La comédienne proche du milieu théâtral (elle a été directrice du Quat’Sous au milieu des années 80) s’inquiète de la condition misérable des artistes durant la crise ; de l’incertitude dans laquelle le milieu culturel est plongé. « À tous ces dirigeants qui disent aux artistes de se réinventer, je réponds plutôt que c’est au gouvernement de se réinventer. »

Le gouvernement a donné des milliards à Bombardier, et ça n’a pas rapporté grand-chose, je pense… Il devrait donner ces milliards à la culture, qui, elle, rapporte énormément.

Louise Latraverse

Le beau départ

Pour s’aider à penser librement, Louise Latraverse a beaucoup fréquenté les écrivains et les philosophes. « “Connais-toi toi-même”, disait Socrate il y a 2500 ans. Je n’invente rien. Reste que c’est plus facile à dire qu’à réaliser, car on est complexes, nous, les êtres humains. »

En général, les philosophes estiment qu’on arrive au monde dans le seul but de s’améliorer, d’essayer d’être heureux et de le rester… jusqu’à la mort. « Je pense également que c’est le but et le travail de toute une vie, acquiesce Mme Latraverse. Or, pour cela, il faut d’abord entrer en contact avec soi-même, plonger dans son intériorité. »

Sur sa table de chevet, il y a un livre d’entretiens avec Marguerite Yourcenar, Les yeux ouverts. Le titre se réfère à la dernière phrase de Mémoires d’Hadrien, célèbre roman de la regrettée femme de lettres : « Tâchons d’entrer dans la mort les yeux ouverts. » 

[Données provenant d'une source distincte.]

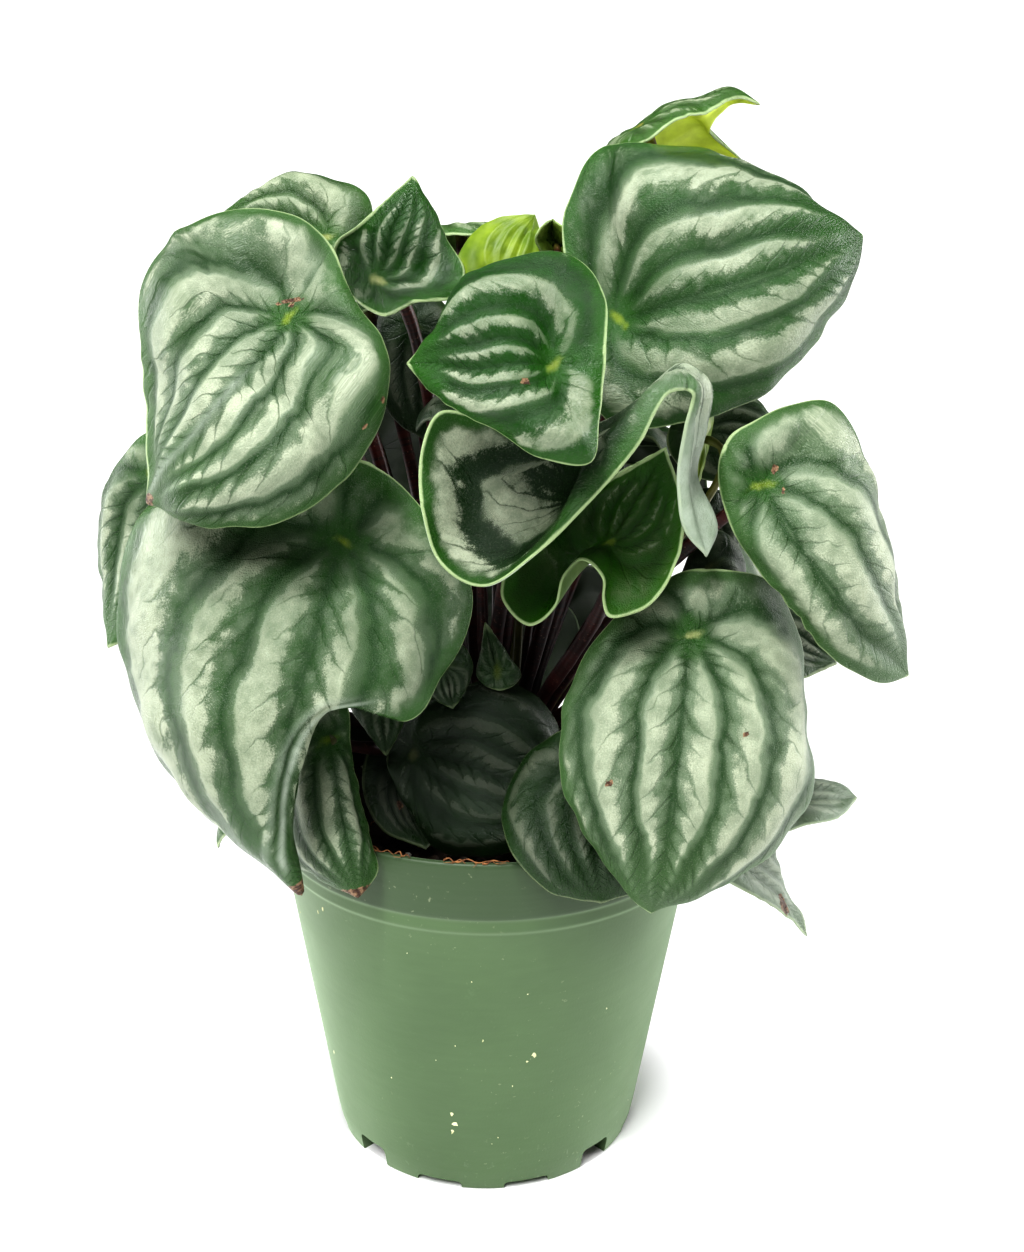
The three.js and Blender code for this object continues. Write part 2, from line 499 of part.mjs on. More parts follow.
// A stalk from the crown to its seat under a blade
function stalkGeometry(leaf) {
  const { seat, under } = stalkSeat(leaf);
  const azimuth = Math.atan2(seat.y, seat.x);
  const outward = new THREE.Vector3(Math.cos(azimuth), Math.sin(azimuth), 0);
  const inward = THREE.MathUtils.clamp((seat.z - pot.height) / (eye.up - pot.height), 0, 1);
  const rootRadius = THREE.MathUtils.lerp(crown.outerRoots, crown.innerRoots, inward);
  const root = outward.clone().multiplyScalar(rootRadius).setZ(crown.rootHeight);
  const span = root.distanceTo(seat);
  const rising = root.clone().addScaledVector(up, span * stalk.rise)
    .addScaledVector(outward, span * stalk.lean).add(new THREE.Vector3(...(leaf.bow ?? [0, 0, 0])));
  const below = seat.clone().addScaledVector(under, Math.min(span * stalk.approach, stalk.longestApproach));
  const path = new THREE.CubicBezierCurve3(root, rising, below, seat);
  const section = new THREE.Shape(Array.from({ length: stalk.sides }, (_, i) => {
    const angle = i * 2 * Math.PI / stalk.sides;
    return new THREE.Vector2(stalk.radius * Math.cos(angle), stalk.radius * Math.sin(angle));
  }));
  return new THREE.ExtrudeGeometry(section, { steps: stalk.steps, bevelEnabled: false, extrudePath: path });
}

// Solids for joining and cutting
function toSolid(geometry) {
  const bare = geometry.clone();
  bare.deleteAttribute('normal');
  bare.deleteAttribute('uv');
  const merged = mergeVertices(bare, 1e-4);
  return new wasm.Manifold(new wasm.Mesh({
    numProp: 3,
    vertProperties: Float32Array.from(merged.attributes.position.array),
    triVerts: Uint32Array.from(merged.index.array),
  }));
}

function toGeometry(solid) {
  const { vertProperties, triVerts } = solid.getMesh();
  const geometry = new THREE.BufferGeometry();
  geometry.setAttribute('position', new THREE.BufferAttribute(Float32Array.from(vertProperties), 3));
  geometry.setIndex(new THREE.BufferAttribute(Uint32Array.from(triVerts), 1));
  return geometry;
}

// A stalk cut off just short of its own blade
function stalkSolid(leaf) {
  const clearance = toSolid(bladeGeometry(bladeSurface(leaf.rows, divisions[leaf.size]), gap));
  const pieces = toSolid(stalkGeometry(leaf)).subtract(clearance).decompose();
  return pieces.reduce((most, piece) => (piece.volume() > most.volume() ? piece : most));
}

// A solid turned about the Z axis from [radius, height] points
function turned(profile, segments) {
  const geometry = new THREE.LatheGeometry(profile.map(([r, z]) => new THREE.Vector2(r, z)), segments);
  return geometry.rotateX(Math.PI / 2);
}

// The outside of the tapered wall below the rim
function wallRadius(height) {
  const rise = (height - pot.footHeight) / (pot.height - pot.lineDepth - pot.footHeight);
  return THREE.MathUtils.lerp(pot.wallFootRadius, pot.wallTopRadius, rise);
}

function potGeometry() {
  const { height, rimRadius: rim, bandStep, lipEdge, wall } = pot;
  const line = height - pot.lineDepth;
  const band = height - pot.rimDepth;
  const innerFoot = pot.wallFootRadius - wall;
  const outside = [
    [0, 0], [pot.padRadius, 0], [pot.padRadius + pot.recess, pot.recess],
    [pot.footRingRadius - pot.recess, pot.recess], [pot.footRingRadius, 0], [pot.footRadius, 0],
    [pot.wallFootRadius, pot.footHeight], [wallRadius(line), line], [rim - bandStep, line + bandStep],
    [rim - bandStep, band], [rim - bandStep / 3, band + bandStep], [rim, height - lipEdge],
    [rim - lipEdge / 2, height],
  ];
  const inside = [
    [rim - wall, height], [rim - wall - lipEdge / 2, height - lipEdge], [wallRadius(line) - wall, line],
    [innerFoot, pot.floor + pot.footCorner], [innerFoot - pot.footCorner, pot.floor], [0, pot.floor],
  ];
  let solid = toSolid(turned([...outside, ...inside], pot.segments));
  const notches = [
    ...pot.ventAngles.map((angle) => footNotch(angle, pot.ventWidth, pot.ventHeight)),
    ...pot.drainAngles.map((angle) => footNotch(angle, pot.drainWidth, pot.drainHeight)),
  ];
  for (const notch of notches) solid = solid.subtract(notch);
  return toGeometry(solid);
}

// A box through the foot ring and, where it is higher than the floor, into the pot
function footNotch(angle, width, top) {
  const [from, to] = [pot.footRingRadius - 1, pot.wallFootRadius + 5];
  const box = new THREE.BoxGeometry(to - from, width, 2 * top);
  return toSolid(box.translate((from + to) / 2, 0, 0).rotateZ(radians(angle - 90)));
}

// The soil's height: higher round the crown, with lumps of two sizes
function soilHeight(x, y) {
  const r = Math.hypot(x, y) / pot.rimRadius;
  const [broadX, broadY] = soil.broadWave;
  const [fineX, fineY] = soil.fineWave;
  const lumps = Math.sin(x * broadX) * Math.cos(y * broadY) + Math.sin(x * fineX - y * fineY) / 2;
  return soil.top + soil.centreRise * (1 - r * r) + soil.lump * lumps;
}

function soilGeometry() {
  const bottom = pot.floor + gap;
  const low = pot.floor + pot.footCorner;
  const slack = pot.wall + 2 * gap;
  const bottomRadius = pot.wallFootRadius - pot.footCorner - slack;
  const topRadius = wallRadius(pot.height - pot.lineDepth) - slack;
  const positions = [0, 0, soilHeight(0, 0)];
  const { rings, segments } = soil;
  const ring = (radius, height) => {
    for (let i = 0; i < segments; i++) {
      const angle = i * 2 * Math.PI / segments;
      const [x, y] = [radius * Math.cos(angle), radius * Math.sin(angle)];
      positions.push(x, y, height ?? soilHeight(x, y));
    }
  };
  for (let j = 1; j <= rings; j++) ring(topRadius * j / rings);
  ring(wallRadius(low) - slack, low);
  ring(bottomRadius, bottom);
  positions.push(0, 0, bottom);
  const at = (j, i) => 1 + j * segments + i % segments;
  const index = [];
  for (let i = 0; i < segments; i++) {
    index.push(0, at(0, i), at(0, i + 1));
    for (let j = 0; j < rings + 1; j++) {
      index.push(at(j, i), at(j + 1, i), at(j + 1, i + 1), at(j, i), at(j + 1, i + 1), at(j, i + 1));
    }
    index.push(at(rings + 1, i), positions.length / 3 - 1, at(rings + 1, i + 1));
  }
  const geometry = new THREE.BufferGeometry();
  geometry.setAttribute('position', new THREE.Float32BufferAttribute(positions, 3));
  geometry.setIndex(index);
  const hole = turned([
    [0, crown.bottom - gap], [crown.radius + gap, crown.bottom - gap],
    [crown.radius + gap, pot.height], [0, pot.height],
  ], crown.sides);
  return toGeometry(toSolid(geometry).subtract(toSolid(hole)));
}

// The crown: a stout base in the soil with every stalk grown out of it
function crownGeometry(leaves) {
  let solid = toSolid(turned([
    [0, crown.bottom], [crown.radius, crown.bottom], [crown.radius, crown.top - crown.shoulder],
    [crown.radius - crown.shoulder, crown.top], [0, crown.top + crown.shoulder / 2],
  ], crown.sides));
  for (const leaf of leaves) solid = solid.add(stalkSolid(leaf));
  return toGeometry(solid);
}

function addMesh(group, name, geometry, { color, roughness, metalness }) {
  const mesh = new THREE.Mesh(geometry, new THREE.MeshStandardMaterial({ color, roughness, metalness }));
  mesh.name = name;
  group.add(mesh);
}

const peperomia = new THREE.Group();
addMesh(peperomia, 'pot', potGeometry(), finishes.pot);
addMesh(peperomia, 'soil', soilGeometry(), finishes.soil);

const blades = [
  ...facingBlades.map((leaf) => ({ ...leaf, rows: facingRows(leaf) })),
  ...plainBlades.map((leaf) => ({
    size: 'middle', stalkRow: plain.stalkRow, ...leaf, rows: plainRows(leaf),
  })),
];
addMesh(peperomia, 'crown', crownGeometry(blades), finishes.stalk);
for (const { name, size, young, rows } of blades) {
  const geometry = bladeGeometry(bladeSurface(rows, divisions[size]));
  addMesh(peperomia, name, geometry, young ? finishes.young : finishes.blade);
}

export default peperomia;
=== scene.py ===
import math

import bmesh
import bpy
import numpy as np
from mathutils import Matrix, Vector


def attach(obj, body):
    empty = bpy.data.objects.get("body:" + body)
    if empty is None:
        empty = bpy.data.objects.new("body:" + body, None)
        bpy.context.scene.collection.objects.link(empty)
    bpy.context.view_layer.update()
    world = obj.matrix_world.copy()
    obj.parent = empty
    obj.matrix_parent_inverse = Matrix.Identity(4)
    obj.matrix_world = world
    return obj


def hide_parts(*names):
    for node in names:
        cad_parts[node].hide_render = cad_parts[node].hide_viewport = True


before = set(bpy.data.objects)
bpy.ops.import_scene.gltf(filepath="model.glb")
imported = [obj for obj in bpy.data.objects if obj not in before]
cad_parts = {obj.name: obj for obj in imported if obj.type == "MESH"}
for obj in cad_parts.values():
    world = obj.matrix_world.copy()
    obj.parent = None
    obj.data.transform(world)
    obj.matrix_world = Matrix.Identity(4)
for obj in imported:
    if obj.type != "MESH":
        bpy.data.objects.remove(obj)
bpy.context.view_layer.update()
mm = 0.001
upward = np.array([0.0, 0.0, 1.0])


# Shader sums: a wire is a node's output, and plain arithmetic on wires makes the nodes
class Wire:
    def __init__(self, tree, socket):
        self.tree = tree
        self.socket = socket

    def __add__(self, other):
        return calc("ADD", self, other)

    def __sub__(self, other):
        return calc("SUBTRACT", self, other)

    def __rsub__(self, other):
        return calc("SUBTRACT", other, self)

    def __mul__(self, other):
        return calc("MULTIPLY", self, other)

    def __truediv__(self, other):
        return calc("DIVIDE", self, other)

    __radd__ = __add__
    __rmul__ = __mul__


def feed(socket, value):
    if isinstance(value, Wire):
        value.tree.links.new(value.socket, socket)
    else:
        socket.default_value = value


def addNode(tree, kind, inputs=None, **settings):
    node = tree.nodes.new(kind)
    for key, value in settings.items():
        setattr(node, key, value)
    for key, value in (inputs or {}).items():
        feed(node.inputs[key], value)
    return node


def treeOf(*values):
    return next(value.tree for value in values if isinstance(value, Wire))


def calc(operation, *values):
    tree = treeOf(*values)
    node = addNode(tree, "ShaderNodeMath", dict(enumerate(values)), operation=operation)
    return Wire(tree, node.outputs[0])


def smooth(value, low, high):
    tree = treeOf(value, low, high)
    inputs = {"Value": value, "From Min": low, "From Max": high}
    node = addNode(tree, "ShaderNodeMapRange", inputs, interpolation_type="SMOOTHSTEP")
    return Wire(tree, node.outputs[0])


def mix(factor, a, b):
    tree = treeOf(factor, a, b)
    node = addNode(tree, "ShaderNodeMix", {0: factor, 6: a, 7: b}, data_type="RGBA")
    return Wire(tree, node.outputs[2])


def join(x, y, z):
    tree = treeOf(x, y, z)
    return Wire(tree, addNode(tree, "ShaderNodeCombineXYZ", {0: x, 1: y, 2: z}).outputs[0])


def split(vector):
    node = addNode(vector.tree, "ShaderNodeSeparateXYZ", {0: vector})
    return [Wire(vector.tree, output) for output in node.outputs]


def noise(vector, scale, detail=2.0, roughness=0.5):
    inputs = {"Vector": vector, "Scale": scale, "Detail": detail, "Roughness": roughness}
    return Wire(vector.tree, addNode(vector.tree, "ShaderNodeTexNoise", inputs).outputs[0])


def dice(x, y):
    node = addNode(treeOf(x, y), "ShaderNodeTexWhiteNoise", {"Vector": join(x, y, 0.0)},
                   noise_dimensions="2D")
    return Wire(treeOf(x, y), node.outputs[0])


def attribute(tree, name):
    node = addNode(tree, "ShaderNodeAttribute", attribute_name=name)
    return Wire(tree, node.outputs["Vector"])


def placeOn(tree):
    return Wire(tree, addNode(tree, "ShaderNodeTexCoord").outputs["Object"])


def startMaterial(name):
    material = bpy.data.materials.new(name)
    material.use_nodes = True
    material.node_tree.nodes.clear()
    return material, material.node_tree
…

Est-elle bouleversée par le départ de ses camarades interprètes décédées récemment ? « Oui, bien sûr. Et je suis d’accord avec Yourcenar, il faut se préparer pour ce grand départ, ce passage de la vie à l’au-delà, à cet endroit, peu importe le nom, car je ne sais comment l’appeler. Mais il faut voir la mort comme un beau moment. Moi, je veux mourir heureuse. De tout mon cœur, j’espère partir en beauté, l’âme sereine. »

En remerciant aussi la vie, les yeux ouverts.

Qui est Louise Latraverse ?

Comédienne, auteure, metteuse en scène, animatrice et chroniqueuse, Louise Latraverse est omniprésente dans le paysage culturel au Québec depuis plus de 50 ans. Elle a dirigé le Théâtre de Quat’Sous à Montréal ; une compagnie avec laquelle elle est associée depuis 1965, avec ses fondateurs : Claude Léveillée, Paul Buissonneau, Yvon Deschamps et Jean-Louis Millette. Sur les planches, Mme Latraverse a défendu une multitude de rôles, tant comiques que dramatiques, dont celui, inoubliable, de Martha dans Qui a peur de Virginia Woolf ? L’actrice a été de la création des Girls, première revue musicale féministe au Québec, signée Clémence DesRochers. À la télévision, elle a animé Jeunesse oblige et fait partie des premiers Bye bye à Radio-Canada, sans oublier Moi et l’autre, Symphorien, Grand-papa, Les héritiers Duval, 30 vies, Le retour... La comédienne a remporté deux prix Gémeaux, en 2007 et en 2012, dans la catégorie meilleure interprétation féminine dans un rôle de soutien pour La promesse et Mauvais karma.